I'm just as likely to find myself reacting to idiotic commentary as the attack fades from our collective memory.

Or like this piece by E. J. Dionne, who is such a partisan hack that it is hard to stomach his voice. He thinks we need to leave behind 9/11, as if our enemies will leave us alone if we don't fight them. Seriously, he thinks:

Our nation’s future depended on far more than the outcome of a vaguely defined “war on terrorism,” and it still does. Al-Qaeda is a dangerous enemy. But our country and the world were never threatened by the caliphate of its mad fantasies.

Well, yes, E. J., our government needs to do more than protect us from whackjob jihadis. But I seriously doubt that the war on terror is much on the minds of 90% of our federal bureaucracy as they go about their daily work. And why does it matter that our jihadi enemies believe that killing lots of us to create a Moslem caliphate that they will lead won't realistically succeed? Remember that "killing lots of us" part in the middle?

The jihadis will keep trying to kill us until we stop them. And one day, if we don't stop them, they'll have weapons of mass destruction to kill us with. Will E. J. still draw comfort that a contaminated zone in New York City that has to be sealed off for a thousand years won't lead to the caliphate and al Qaeda jihadis eating peeled grapes on a divan while Swedish blond women fan them with feathers?

Our war on terror is perhaps "vaguely defined" only in the liberal world because they don't want to define our enemies as Islamo-fascists who draw too much support from the Moslem world. Until Islam controls the jihadis, this war will continue. I don't know if they can win with our help, but they haven't been capable or willing to try without our help.

OK, I gave in and commented on the idiocy that I fear will come to define this day. Sorry. But Dionne is a partisan hack. And I made the mistake of scheduling this post days in advance, so I had time to see the idiocy flow by me. (And let me note a couple days later in my own defense that I'm hardly the only one to be simply offended by Dionne's idiocy. Tip to Instapundit.)
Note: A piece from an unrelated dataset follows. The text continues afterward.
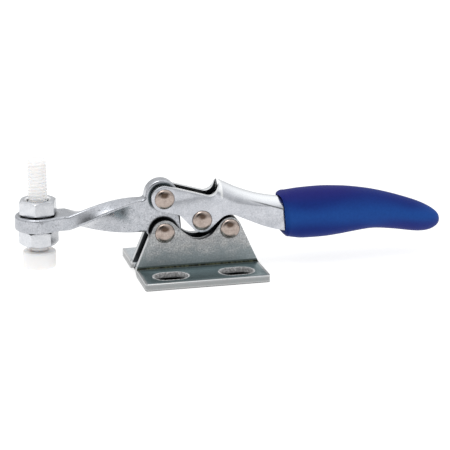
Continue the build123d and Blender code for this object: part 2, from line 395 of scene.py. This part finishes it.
def bar_zinc():
    """The arm's bar: bright, with painted shade where it lies behind the handle and beside the web's ear.
    """
    light = rgba(0.50, 0.51, 0.54)
    dark = rgba(0.42, 0.435, 0.465)
    shader, colour, _ = plated("bar_zinc", light, dark, 0.27, 0.15)
    flat = shader.ramp(abs(shader.y), 1.15 * MM, 1.45 * MM)
    flat = flat * shader.ramp(shader.x, -12.0 * MM, -11.0 * MM)
    right = shader.x - TOP_PIVOT.x
    up = shader.z - TOP_PIVOT.z
    under_handle = shader.ring(TOP_PIVOT, 2.95 * MM, 3.3 * MM)
    left_side = shader.ramp(right + up * 0.3, 3.0 * MM, 2.0 * MM)
    above = shader.ramp(up - right * 0.5, -2.2 * MM, 0.2 * MM)
    # painted shade on the bar round the handle's ear
    shade_by_handle = flat * (1 - under_handle) * left_side * above
    colour = shader.blend(shade_by_handle, colour, rgba(0.075, 0.095, 0.105))
    # painted shadow on the bar above the web's ear
    shade_by_web = flat * (1 - shader.ring(ARM_PIVOT, 3.0 * MM, 3.3 * MM))
    colour = shader.blend(shade_by_web, colour, rgba(0.02, 0.022, 0.024))
    specks = shader.noise(0.5, 1.0, 0.5, shift=4.0)
    colour = shader.dim(colour, shader.ramp(specks, 0.27, 0.36, 0.6, 1.0))
    # painted shade in crevices
    shader.set(Base_Color=shader.crevice_shaded(colour, 1.3, 0.05))
    return shader.material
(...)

Mark Steyn, too, is distressed that this could become a holiday of weepy liberalism where we celebrate bake sales to fund a new bike path or something (OK, I said that and not him. I'll let him speak for himself). So I went to the memorial site he expressed concern over and staked my claim on remembering. Mad Minerva cites a good article in this vein of Westerners trying oh so hard to explain why we deserved to be attacked on 9/11.
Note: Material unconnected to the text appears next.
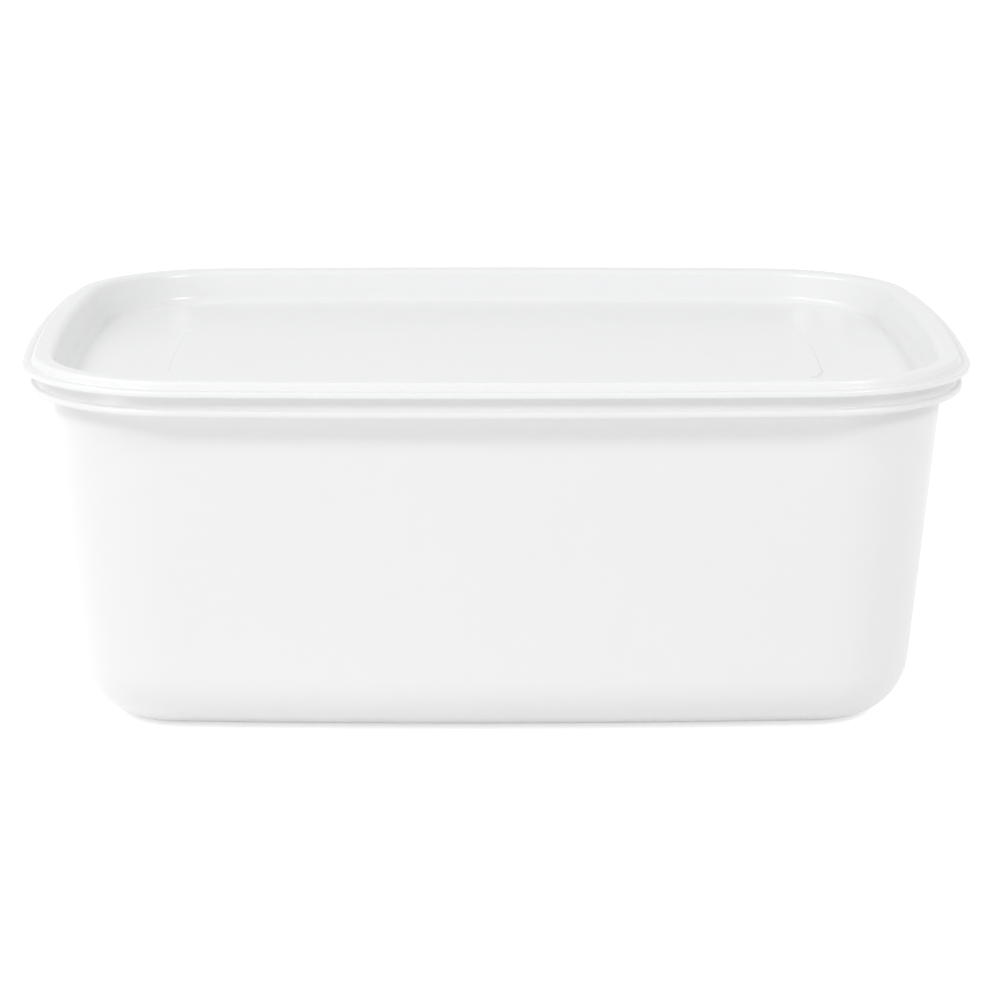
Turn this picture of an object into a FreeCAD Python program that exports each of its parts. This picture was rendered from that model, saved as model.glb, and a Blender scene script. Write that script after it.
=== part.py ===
"""Freezer container with its lid on: a tapered, round-cornered plastic tub and a plug lid.

Millimetres, +Z up, +X along the long side, origin at the centre of the base on the table.
The shut container is solid inside; the lid is its own solid, seated on the tub's rim.
"""
import FreeCAD, Part
import math
import os

import Sketcher
from FreeCAD import Vector

# ---------------------------------------------------------------- driving dimensions
# name, value (mm or degrees), what it measures
DIMENSIONS = [
    ("LidLength", 220.0, "lid, outer length at the lip"),
    ("LidDepth", 158.0, "lid, outer depth at the lip"),
    ("LidCorner", 38.5, "lid, corner radius in plan"),
    ("LidLongRadius", 1540.0, "lid, plan radius of its slightly bowed long sides"),
    ("LidShortRadius", 480.0, "lid, plan radius of its slightly bowed short sides"),
    ("SeatHeight", 81.0, "table to the plane in which the lid lies on the tub's rim"),
    ("LipThickness", 1.4, "lid, thickness of the thin outer lip"),
    ("LipWidth", 2.1, "lid, how far the lip stands out from the foot of the rim"),
    ("RimHeight", 3.2, "lid, seat plane to the top of the rim"),
    ("RimSlopeRun", 0.7, "lid, horizontal run of the rim's steep outer face"),
    ("RecessDraft", 16.0, "lid, slope of the plug and of the wall round the panel, degrees"),
    ("PanelDrop", 4.8, "lid, seat plane down to the sunk panel"),
    ("LidWall", 1.2, "lid, wall thickness of panel and plug"),
    ("PlateauLength", 154.5, "lid, length of the oval raised field on the panel"),
    ("PlateauDepth", 88.0, "lid, depth of the oval raised field"),
    ("PlateauCorner", 18.0, "lid, corner radius of the oval raised field"),
    ("PlateauLongRadius", 700.0, "lid, plan radius of the oval field's long sides"),
    ("PlateauShortRadius", 420.0, "lid, plan radius of the oval field's short sides"),
    ("PlateauRise", 0.5, "lid, height of the raised field"),
    ("PlugClearance", 0.25, "gap between the lid's plug and the tub all round and below"),
    ("TubWall", 1.2, "tub, wall thickness beside the lid's plug"),
    ("LipOverhang", 0.6, "how far the lid's lip stands out over the tub's rim"),
    ("RimCorner", 37.5, "tub, corner radius of the rim in plan"),
    ("TubLongRadius", 1340.0, "tub, plan radius of the bowed long sides of rim and wall"),
    ("TubShortRadius", 306.0, "tub, plan radius of the bowed short sides of rim and wall"),
    ("LedgeDrop", 2.9, "tub, seat plane down to the ledge on the rim"),
    ("NeckInset", 1.2, "tub, how far the neck above that ledge stands back from the rim's edge"),
    ("SkirtDrop", 4.6, "tub, seat plane to the underside of the rim"),
    ("WallInset", 4.8, "tub, rim edge to the wall under it"),
    ("WallCorner", 28.0, "tub, corner radius at the top of the wall"),
    ("WallDraft", 5.0, "tub, how much the walls lean in towards the base, degrees"),
    ("BaseRadius", 15.0, "tub, radius between wall and base"),
    ("FootRing", 6.0, "tub, width of the flat ring that it stands on"),
    ("BaseRise", 0.8, "tub, how far the middle of the base is raised"),
    ("BaseCorner", 16.0, "tub, corner radius of the raised middle of the base"),
    ("GateDiameter", 4.0, "tub, moulding mark in the middle of the base"),
    ("GateHeight", 0.4, "tub, height of that mark"),
    ("LipRound", 0.5, "rounding of the lip's thin edges"),
    ("CreaseRound", 0.5, "rounding of the crease between lip and rim"),
    ("ShoulderRound", 0.9, "rounding of the lid rim's outer shoulder"),
    ("CrestRound", 1.9, "rounding of the lid rim's inner edge"),
    ("FootRound", 2.4, "rounding between the recess wall and the panel"),
    ("PlugRound", 0.8, "rounding of the plug's lower edge"),
    ("PlateauRound", 0.2, "rounding of the raised field's edge"),
    ("SkirtRound", 0.7, "rounding of the upper and lower edge of the rim's skirt"),
    ("NeckRound", 0.3, "rounding of the crease between ledge and neck"),
    ("RootRound", 1.0, "rounding between the wall and the rim's underside"),
]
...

I stand by my initial reaction to the attacks, written within a few days of the attacks, if you want my views in more depth. I think it holds up pretty well. The updated views of our liberal opinion leaders don't hold up nearly as well.

In the end, I will remember that this is just another day for our military and intelligence people to kill jihadis and keep them away from us--with my deepest thanks to them. And although we seem to still be mired in how to build memorials to the 9/11 attacks, as far as I am concerned, we already built the monument and it sends exactly the right message. It is too soon to "remember" the day this war started. That should be left for after victory.

And that is why I refuse to fly my flag at half-staff this day. Fly it high as a symbol that we follow into battle. We can get weepy when the war is over. Only then will I fly my country's flag at half-staff on this day.

UPDATE: Ah yes, as I suspected, today is just another day for idiocy by the usual suspects. Like Krugman. Yeah, we were attacked, Bush worked tirelessly to defend us, and we rewarded him by re-electing him. By this logic, FDR "cashed in" on the Depression. And maybe World War II, too. He says we should have been unified, but apparently he doesn't mean uniting to defeat our enemies. No, only one side has splintered on that issue. I get the impression that Krugman wanted us to unite in guilty shame, retreating from the world so we do no more harm and stop giving foreigners justifiable reasons to kill us, and settle in to a united center-left project to spend money on enlarging the state into every sphere.

Krugman is the one who should be ashamed for poisoning our debates. Idiot, Useful: one each.

UPDATE: I'm not the only one upset with that malignant troll, Krugman.